According to Reed's revisionist account, it was a mentally lucid Reagan, who confronted the Soviet Union, but a mentally declining Reagan who allowed himself to be seduced by Mikhail Gorbachev. Thus, by erroneously claiming that Reagan's early confrontational policies subsequently won the Cold War, Reed could reconcile with the Cold War hawks, including himself, who already were on record for having doubted Reagan's deals with Gorbachev prior to the Cold War's end.
(For example, William Safire scornfully accused Reagan of seeing "in Gorbachev's eyes an end to the Soviet goal of world dominance." Howard Phillips claimed, "Reagan is little more than a speech-reader for the pro-appeasement forces in his administration." And George Will alleged: "Reagan has accelerated the moral disarmament of the West - actual disarmament will follow - by elevating wishful thinking to the status of political philosophy.")
Although Reed's revisionism if far more extreme and dubious than that propagated by most apologists for Reagan, orthodoxy still reigns in America when it comes to the Soviet gerontocrats: They were feeble old men, who were locked in their ways. Only when the young, vigorous Mikhail Gorbachev brought his "new thinking" (novoe myshlenie) to power, did the Soviet Union find someone capable of dealing with the dynamic Reagan.
When Leonid Brezhnev, the first mentally inflexible gerontocrat, died in November 1982 (just a month before turning 76), Reagan was three months away from turning 72. (Brezhnev had suffered a stroke in March 1982.)
Brezhnev was succeeded by Yuri Andropov, who, at 68, was actually younger than Reagan But, in February 1984, he also died in office, some four months before tuning 70.
Andropov's successor, Konstantin Chernenko, was 72, "by far the most advanced age of any new leader in Soviet history." As Sovietologist Seweryn Bialer observed in 1986, "That Chernenko could become general secretary at all, despite his uncertain health, was in itself an expression of the Soviet Union's problems, of the crisis of the system, in this case in its leadership dimension. The appointment of Chernenko after several years of leadership paralysis expressed the Soviet malaise and at the same time contributed immensely to its perpetuation." [Seweryn Bialer, The Soviet Paradox: External Expansion, Internal Decline, p. 100]

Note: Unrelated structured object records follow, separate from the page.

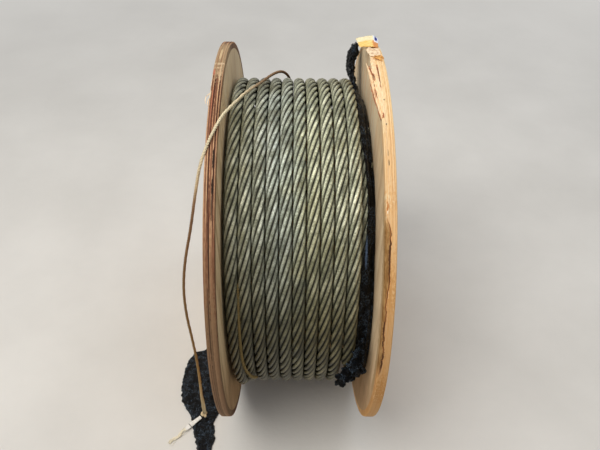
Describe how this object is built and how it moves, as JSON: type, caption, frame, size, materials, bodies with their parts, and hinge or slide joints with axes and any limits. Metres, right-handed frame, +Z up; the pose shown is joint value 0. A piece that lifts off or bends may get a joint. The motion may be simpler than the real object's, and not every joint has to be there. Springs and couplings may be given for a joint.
{
  "type": "wooden cable drum",
  "caption": "Plywood drum wound with steel wire rope, standing on its flange rims, with leftover film, twine and a tape label.",
  "frame": {"origin": "on the drum's axis, midway between the two flanges", "axes": "+X along the drum's axis, from the flange with the twine to the flange with the label; +Z up; the front faces -Y"},
  "size_m": [0.415, 0.75, 0.7537],
  "materials": {
    "flange_plywood": "sanded faces, rough sawn edges with plies showing",
    "stave_softwood": "planed boards",
    "batten_hardwood": "sawn dark hardwood",
    "fastener_steel": "zinc plated",
    "rope_steel": "galvanised wires with dark grease and light rust",
    "wrap_film": "crinkled black film",
    "label_tape": "cream tape with a yellow band",
    "twine_fibre": "laid natural fibre",
    "twine_tape": "white tape"
  },
  "bodies": {
    "root": {"flange_left": "flange_plywood", "flange_right": "flange_plywood", "barrel_staves": "stave_softwood", "barrel_battens": "batten_hardwood", "tie_rods": "fastener_steel", "tie_rod_washers": "fastener_steel", "tie_rod_nuts": "fastener_steel", "wire_rope_winding": "rope_steel", "wrap_strip_right": "wrap_film", "wrap_wad_right": "wrap_film", "wrap_flap_left": "wrap_film", "rim_label": "label_tape", "lashing_twine": "twine_fibre", "lashing_lower_twine": "twine_fibre", "lashing_knot": "twine_fibre", "lashing_tape": "twine_tape"}
  },
  "joints": []
}
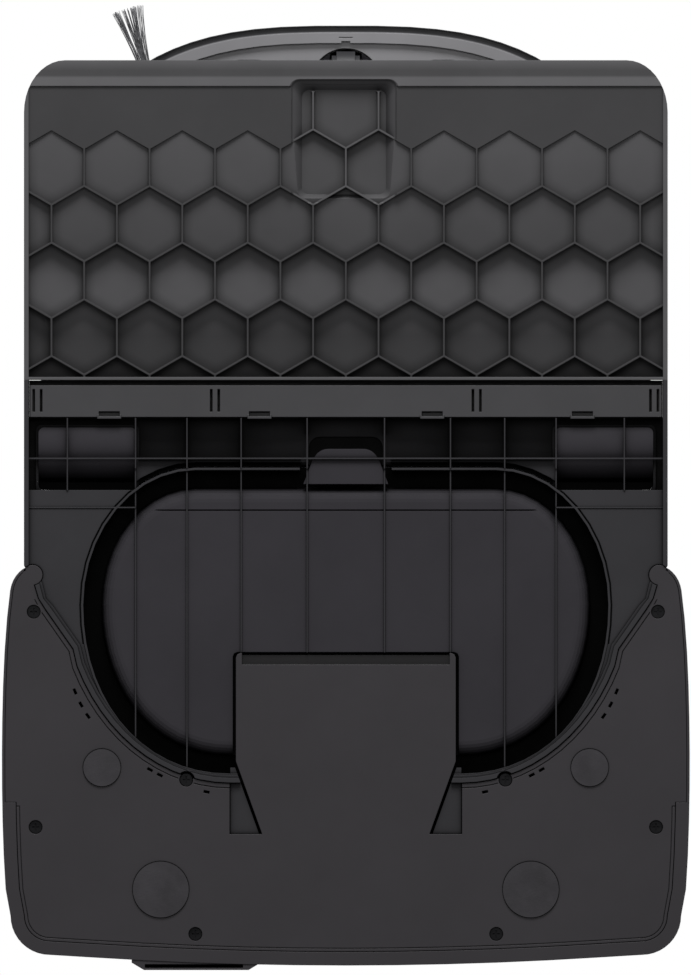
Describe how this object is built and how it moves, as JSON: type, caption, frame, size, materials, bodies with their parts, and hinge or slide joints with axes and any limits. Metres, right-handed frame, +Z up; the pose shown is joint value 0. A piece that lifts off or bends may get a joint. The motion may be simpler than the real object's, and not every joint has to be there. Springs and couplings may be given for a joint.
{
  "type": "robot vacuum docking station",
  "caption": "Docking station for a robot vacuum and mop, with ramp, wash basin, water tanks and dust-bag bay, and the robot standing in it.",
  "frame": {"origin": "on the floor, under the middle of the whole outline at rest (side-brush tip to rear bracket)", "axes": "+Z up, -Y out over the ramp (the way the robot leaves), +X to the right seen from the front"},
  "size_m": [0.368, 0.5167, 0.4603],
  "materials": {
    "charcoal_plastic": "satin moulded",
    "ramp_plastic": "matte moulded",
    "strip_plastic": "matte moulded",
    "tray_plastic": "matte moulded",
    "bumper_plastic": "satin moulded, dark outer band",
    "caster_plastic": "satin moulded",
    "dark_plastic": "matte moulded",
    "robot_plastic": "satin moulded",
    "inner_plastic": "matte moulded",
    "clear_tank": "tinted, glossy",
    "smoked_tank": "smoked, glossy",
    "rubber_black": "matte",
    "tyre_black": "treaded",
    "bristle": "nylon strands",
    "mop_cloth": "looped pile",
    "bag_cloth": "non-woven",
    "card": "pressed card",
    "contact_brass": "polished",
    "screw_steel": "blackened",
    "board_green": "solder mask",
    "light_white": "diffusing",
    "sensor_black": "polished",
    "battery_blue": "shrink film",
    "motor_grey": "moulded housing"
  },
  "bodies": {
    "station": {"ramp_plate": "ramp_plastic", "joint_strip": "strip_plastic", "base_tray": "tray_plastic", "wheel_rest_left": "dark_plastic", "wheel_rest_right": "dark_plastic", "wash_basin": "dark_plastic", "bottom_cover": "charcoal_plastic", "foot_pads": "rubber_black", "bottom_screws": "screw_steel", "tower_shell": "charcoal_plastic", "top_rim": "charcoal_plastic", "cavity_liner": "dark_plastic", "lower_deck": "dark_plastic", "upper_deck": "dark_plastic", "bag_chamber": "inner_plastic", "rear_bracket": "charcoal_plastic", "power_inlet": "dark_plastic", "air_duct": "dark_plastic", "duct_gasket": "rubber_black", "suction_motor": "motor_grey", "water_pump": "motor_grey", "circuit_board": "board_green", "status_light": "light_white", "bag_collar": "card", "dust_bag": "bag_cloth"},
    "station_button": {"start_button": "robot_plastic"},
    "contact_pin_left": {"charge_contact_left": "contact_brass"},
    "contact_pin_right": {"charge_contact_right": "contact_brass"},
    "front_door": {"dust_door": "charcoal_plastic"},
    "clean_tank_body": {"clean_tank": "clear_tank"},
    "clean_lid_body": {"clean_lid": "charcoal_plastic"},
    "clean_bail": {"clean_handle": "robot_plastic"},
    "dirty_tank_body": {"dirty_tank": "smoked_tank"},
    "dirty_lid_body": {"dirty_lid": "charcoal_plastic"},
    "dirty_bail": {"dirty_handle": "robot_plastic"},
    "robot": {"robot_chassis": "robot_plastic", "robot_shell": "charcoal_plastic", "brush_cover": "dark_plastic", "dust_bin": "smoked_tank", "battery": "battery_blue", "cliff_sensors": "sensor_black", "lidar_cap": "charcoal_plastic"},
    "robot_cover": {"robot_lid": "charcoal_plastic"},
    "bumper": {"robot_bumper": "bumper_plastic", "bumper_trim": "sensor_black"},
    "caster": {"caster_fork": "dark_plastic"},
    "caster_roller": {"caster_wheel": "caster_plastic"},
    "wheel_left": {"wheel_hub_left": "robot_plastic", "wheel_tyre_left": "tyre_black"},
    "wheel_right": {"wheel_hub_right": "robot_plastic", "wheel_tyre_right": "tyre_black"},
    "roller_brush": {"main_brush": "rubber_black"},
    "side_brush": {"side_brush_hub": "dark_plastic", "side_brush_bristles": "bristle"},
    "mop_left": {"mop_disc_left": "robot_plastic", "mop_pad_left": "mop_cloth"},
    "mop_right": {"mop_disc_right": "robot_plastic", "mop_pad_right": "mop_cloth"},
    "lidar": {"lidar_head": "sensor_black"},
    "button": {"robot_button": "robot_plastic"}
  },
  "joints": [
    {"name": "robot_drive", "type": "slide", "parent": "station", "child": "robot", "axis": [0, -1, 0], "range_m": [-0.047, 0.4]},
    {"name": "start_button_press", "type": "slide", "parent": "station", "child": "station_button", "axis": [0, 0, -1], "range_m": [0, 0.0012], "stiffness_N_per_m": 400},
    {"name": "contact_left_press", "type": "slide", "parent": "station", "child": "contact_pin_left", "axis": [0, 1, 0], "range_m": [0, 0.0025], "stiffness_N_per_m": 300},
    {"name": "contact_right_press", "type": "slide", "parent": "station", "child": "contact_pin_right", "axis": [0, 1, 0], "range_m": [0, 0.0025], "stiffness_N_per_m": 300},
    {"name": "dust_door_hinge", "type": "hinge", "parent": "station", "child": "front_door", "pos_m": [-0.117, 0.0431, 0.2], "axis": [0, 0, -1], "range_deg": [0, 110]},
    {"name": "clean_tank_lift", "type": "slide", "parent": "station", "child": "clean_tank_body", "axis": [0, 0, 1], "range_m": [0, 0.21]},
    {"name": "clean_lid_hinge", "type": "hinge", "parent": "clean_tank_body", "child": "clean_lid_body", "pos_m": [0.086, 0.2336, 0.4443], "axis": [-1, 0, 0], "range_deg": [0, 70]},
    {"name": "clean_handle_hinge", "type": "hinge", "parent": "clean_lid_body", "child": "clean_bail", "pos_m": [0.086, 0.146, 0.4502], "axis": [-1, 0, 0], "range_deg": [0, 90]},
    {"name": "dirty_tank_lift", "type": "slide", "parent": "station", "child": "dirty_tank_body", "axis": [0, 0, 1], "range_m": [0, 0.21]},
    {"name": "dirty_lid_hinge", "type": "hinge", "parent": "dirty_tank_body", "child": "dirty_lid_body", "pos_m": [-0.086, 0.2336, 0.4443], "axis": [-1, 0, 0], "range_deg": [0, 70]},
    {"name": "dirty_handle_hinge", "type": "hinge", "parent": "dirty_lid_body", "child": "dirty_bail", "pos_m": [-0.086, 0.146, 0.4502], "axis": [-1, 0, 0], "range_deg": [0, 90]},
    {"name": "robot_lid_hinge", "type": "hinge", "parent": "robot", "child": "robot_cover", "pos_m": [0, -0.0875, 0.1124], "axis": [-1, 0, 0], "range_deg": [0, 75]},
    {"name": "bumper_press", "type": "slide", "parent": "robot", "child": "bumper", "axis": [0, 1, 0], "range_m": [0, 0.0025], "stiffness_N_per_m": 600},
    {"name": "caster_swivel", "type": "hinge", "parent": "robot", "child": "caster", "pos_m": [0, -0.2163, 0.034], "axis": [0, 0, 1], "continuous": true},
    {"name": "caster_roll", "type": "hinge", "parent": "caster", "child": "caster_roller", "pos_m": [0, -0.2245, 0.024], "axis": [1, 0, 0], "continuous": true},
    {"name": "wheel_left_roll", "type": "hinge", "parent": "robot", "child": "wheel_left", "pos_m": [-0.138, -0.062, 0.05], "axis": [1, 0, 0], "continuous": true},
    {"name": "wheel_right_roll", "type": "hinge", "parent": "robot", "child": "wheel_right", "pos_m": [0.138, -0.062, 0.05], "axis": [1, 0, 0], "continuous": true},
    {"name": "main_brush_spin", "type": "hinge", "parent": "robot", "child": "roller_brush", "pos_m": [0, -0.124, 0.036], "axis": [1, 0, 0], "continuous": true},
    {"name": "side_brush_spin", "type": "hinge", "parent": "robot", "child": "side_brush", "pos_m": [-0.0995, -0.1976, 0.03], "axis": [0, 0, 1], "continuous": true},
    {"name": "mop_left_spin", "type": "hinge", "parent": "robot", "child": "mop_left", "pos_m": [-0.066, 0.024, 0.03], "axis": [0, 0, 1], "continuous": true},
    {"name": "mop_right_spin", "type": "hinge", "parent": "robot", "child": "mop_right", "pos_m": [0.066, 0.024, 0.03], "axis": [0, 0, 1], "continuous": true},
    {"name": "lidar_spin", "type": "hinge", "parent": "robot", "child": "lidar", "pos_m": [0, -0.04, 0.118], "axis": [0, 0, 1], "continuous": true},
    {"name": "robot_button_press", "type": "slide", "parent": "robot", "child": "button", "axis": [0, 0, -1], "range_m": [0, 0.001], "stiffness_N_per_m": 400}
  ],
  "couplings": [
    {"joint": "mop_right_spin", "follows": "mop_left_spin", "ratio": -1}
  ]
}
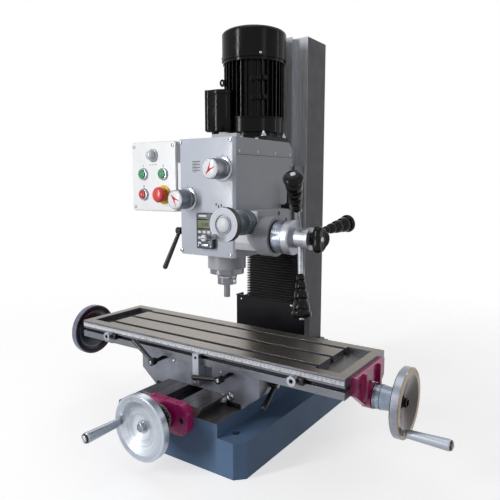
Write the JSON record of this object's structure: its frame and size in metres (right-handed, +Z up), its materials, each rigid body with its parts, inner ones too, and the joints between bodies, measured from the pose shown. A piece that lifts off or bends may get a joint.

Beyond emphasizing the subtitle of Professor Bialer's book, "External Expansion, Internal Decline," and the evidence of malaise that has afflicted the United States ever since the Bush administration's invasion of Iraq made our President the "War President," it should be observed that, at 72, Chernenko was seven months younger than the "declining" Reagan in 1984. Moreover, when Chernenko took over he was as old as John McCain will be, if he becomes President in January 2009.
Like Chernenko, who found himself unable to extricate Soviet forces from Brezhnev's foolish and unwinnable war in Afghanistan, the militaristic mind-set of a visibly aging McCain - "if your only tool is a hammer, every problem looks like a nail" [David Olive, thestar.com, Feb. 3, 08] - will render him incapable of extricating American forces from Bush's foolish, criminal, unwinnable war in Iraq. Whenever McCain asserts, "We are winging in Iraq," he needs to have someone stretch his mind by asking: "Please, describe precisely what 'winning' means"
Thus, although McCain seems nowhere as physically enfeebled as Chernenko was, Professor Bialer's observation about Chernenko's inability to overcome his country's malaise seems equally applicable to McCain: "It was unlikely…he would suddenly disclose hitherto hidden talents or change his long-held views." [Ibid] In fact, McCain has little to offer that differs from Bush's strikingly discredited policies.
Consider this: whereas Reagan joked, "My fellow Americans, I am pleased to tell you today that I've signed legislation that will outlaw Russia forever. We begin bombing in five minutes," John McCain sings the Beach Boys song, "Barbara Ann," but with his own very revealing lyrics: "Bomb, bomb, bomb, bomb bomb Iran." Yet, Americans still revel in the conceit that it was only the mentally inflexible Soviet gerontocrats who were fixed in their ways.
What's even worse is the fact that Americans living under a McCain presidency will lack the ace-in-the-hole that the "living corpse," Chernenko, possessed. Chernenko had Mikhail Gorbachev as his second-in-command. And Gorbachev gradually took over the running of the Soviet Union as Chernenko declined. McCain and the Republicans don't have that luxury, because America's Gorbachevs - those individuals capable of engaging in "new thinking" -- reside in the Democratic Party. Two are running for President.